* [WRITTEN INSTRUCTION]:
From the listing below, pick out each line with the word "object".

* [DATA ROWS]:
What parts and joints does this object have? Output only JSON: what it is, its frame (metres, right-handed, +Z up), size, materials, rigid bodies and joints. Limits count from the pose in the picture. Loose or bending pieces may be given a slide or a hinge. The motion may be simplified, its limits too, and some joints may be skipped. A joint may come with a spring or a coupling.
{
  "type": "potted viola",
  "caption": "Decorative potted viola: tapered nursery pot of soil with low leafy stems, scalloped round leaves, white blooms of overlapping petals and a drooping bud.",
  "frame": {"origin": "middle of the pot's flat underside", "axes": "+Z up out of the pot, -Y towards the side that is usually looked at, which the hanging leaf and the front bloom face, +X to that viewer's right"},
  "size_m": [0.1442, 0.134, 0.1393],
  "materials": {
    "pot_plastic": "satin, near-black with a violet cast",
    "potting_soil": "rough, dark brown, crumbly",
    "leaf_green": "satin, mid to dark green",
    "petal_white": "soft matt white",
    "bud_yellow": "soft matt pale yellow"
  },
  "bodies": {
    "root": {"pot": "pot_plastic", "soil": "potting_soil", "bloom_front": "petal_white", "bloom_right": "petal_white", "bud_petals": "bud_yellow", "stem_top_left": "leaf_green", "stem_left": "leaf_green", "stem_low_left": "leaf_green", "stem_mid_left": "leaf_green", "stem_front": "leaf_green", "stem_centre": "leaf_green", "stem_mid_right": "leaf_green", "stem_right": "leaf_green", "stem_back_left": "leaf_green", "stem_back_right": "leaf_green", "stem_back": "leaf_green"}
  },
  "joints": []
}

---

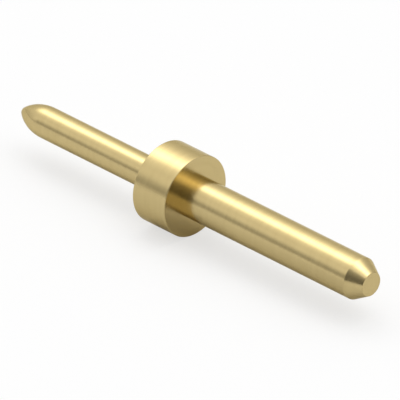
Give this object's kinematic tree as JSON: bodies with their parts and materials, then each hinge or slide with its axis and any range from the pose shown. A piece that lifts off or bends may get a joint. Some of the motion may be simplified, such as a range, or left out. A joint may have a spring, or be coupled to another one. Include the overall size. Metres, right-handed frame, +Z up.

* [ANSWER TO THIS PROBLEM]:
What parts and joints does this object have? Output only JSON: what it is, its frame (metres, right-handed, +Z up), size, materials, rigid bodies and joints. Limits count from the pose in the picture. Loose or bending pieces may be given a slide or a hinge. The motion may be simplified, its limits too, and some joints may be skipped. A joint may come with a spring or a coupling.
Give this object's kinematic tree as JSON: bodies with their parts and materials, then each hinge or slide with its axis and any range from the pose shown. A piece that lifts off or bends may get a joint. Some of the motion may be simplified, such as a range, or left out. A joint may have a spring, or be coupled to another one. Include the overall size. Metres, right-handed frame, +Z up.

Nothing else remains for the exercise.